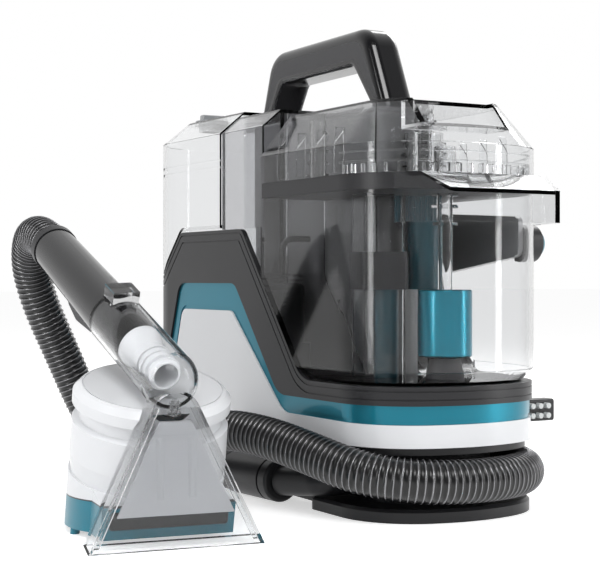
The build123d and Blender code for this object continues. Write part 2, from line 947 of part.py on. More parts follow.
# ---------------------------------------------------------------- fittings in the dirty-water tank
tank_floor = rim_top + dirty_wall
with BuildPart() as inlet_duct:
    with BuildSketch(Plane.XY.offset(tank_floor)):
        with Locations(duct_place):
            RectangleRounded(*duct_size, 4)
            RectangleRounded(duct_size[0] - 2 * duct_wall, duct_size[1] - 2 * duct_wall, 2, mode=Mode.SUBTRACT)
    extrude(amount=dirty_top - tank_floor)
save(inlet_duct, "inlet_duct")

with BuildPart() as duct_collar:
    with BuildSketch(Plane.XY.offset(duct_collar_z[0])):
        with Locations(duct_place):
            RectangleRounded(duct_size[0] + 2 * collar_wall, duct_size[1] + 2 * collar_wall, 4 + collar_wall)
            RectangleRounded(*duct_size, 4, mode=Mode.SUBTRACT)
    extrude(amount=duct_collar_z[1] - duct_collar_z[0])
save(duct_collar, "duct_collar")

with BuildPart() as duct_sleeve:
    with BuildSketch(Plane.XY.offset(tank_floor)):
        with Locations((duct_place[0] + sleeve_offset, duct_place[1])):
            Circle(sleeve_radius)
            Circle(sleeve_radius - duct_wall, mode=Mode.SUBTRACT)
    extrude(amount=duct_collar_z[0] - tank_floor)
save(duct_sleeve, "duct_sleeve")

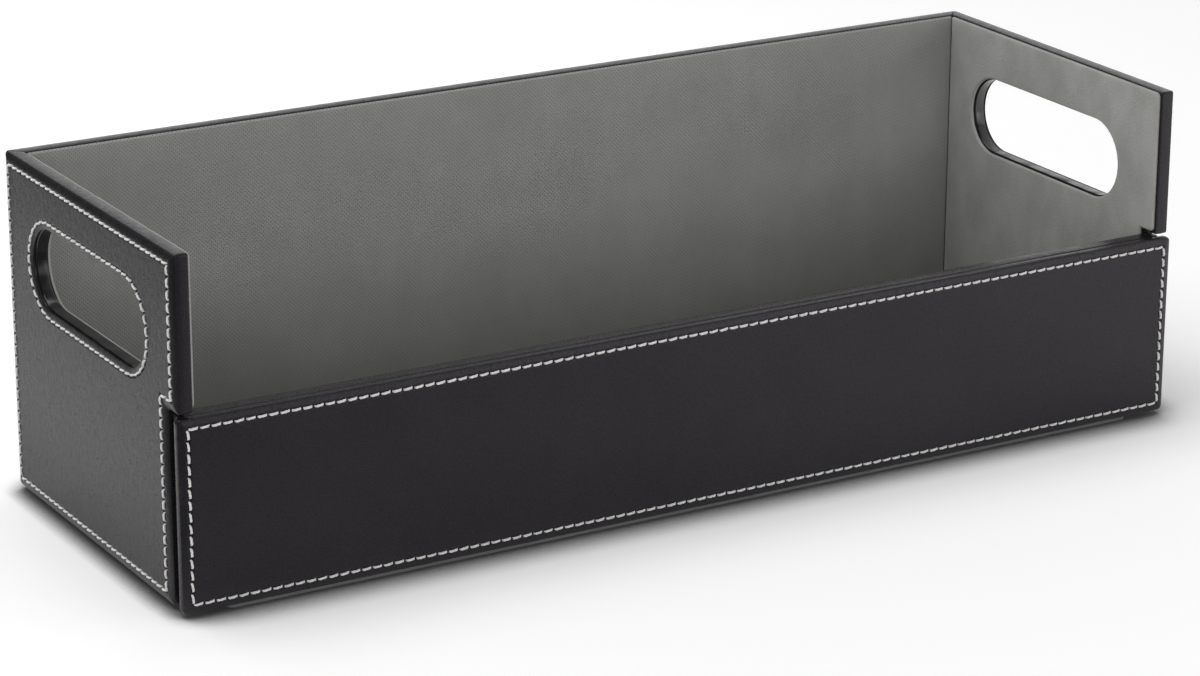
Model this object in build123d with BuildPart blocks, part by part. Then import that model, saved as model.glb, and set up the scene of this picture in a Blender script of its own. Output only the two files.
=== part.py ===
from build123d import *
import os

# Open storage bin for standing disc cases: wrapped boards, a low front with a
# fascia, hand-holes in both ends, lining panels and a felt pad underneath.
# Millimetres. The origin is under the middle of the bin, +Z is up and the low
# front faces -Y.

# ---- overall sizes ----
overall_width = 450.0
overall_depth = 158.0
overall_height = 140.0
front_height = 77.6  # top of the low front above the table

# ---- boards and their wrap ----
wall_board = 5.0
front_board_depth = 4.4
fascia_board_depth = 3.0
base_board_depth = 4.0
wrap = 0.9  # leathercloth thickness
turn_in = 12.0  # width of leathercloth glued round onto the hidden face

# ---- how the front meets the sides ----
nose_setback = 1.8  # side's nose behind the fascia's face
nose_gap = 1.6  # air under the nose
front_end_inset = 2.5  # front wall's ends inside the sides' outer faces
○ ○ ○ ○
Challenge:
Return only the part of the records above that opens with the line containing "Model this object" and closes with the line containing "# front faces -Y.", ends included.

Answer for the task:
Model this object in build123d with BuildPart blocks, part by part. Then import that model, saved as model.glb, and set up the scene of this picture in a Blender script of its own. Output only the two files.
=== part.py ===
from build123d import *
import os

# Open storage bin for standing disc cases: wrapped boards, a low front with a
# fascia, hand-holes in both ends, lining panels and a felt pad underneath.
# Millimetres. The origin is under the middle of the bin, +Z is up and the low
# front faces -Y.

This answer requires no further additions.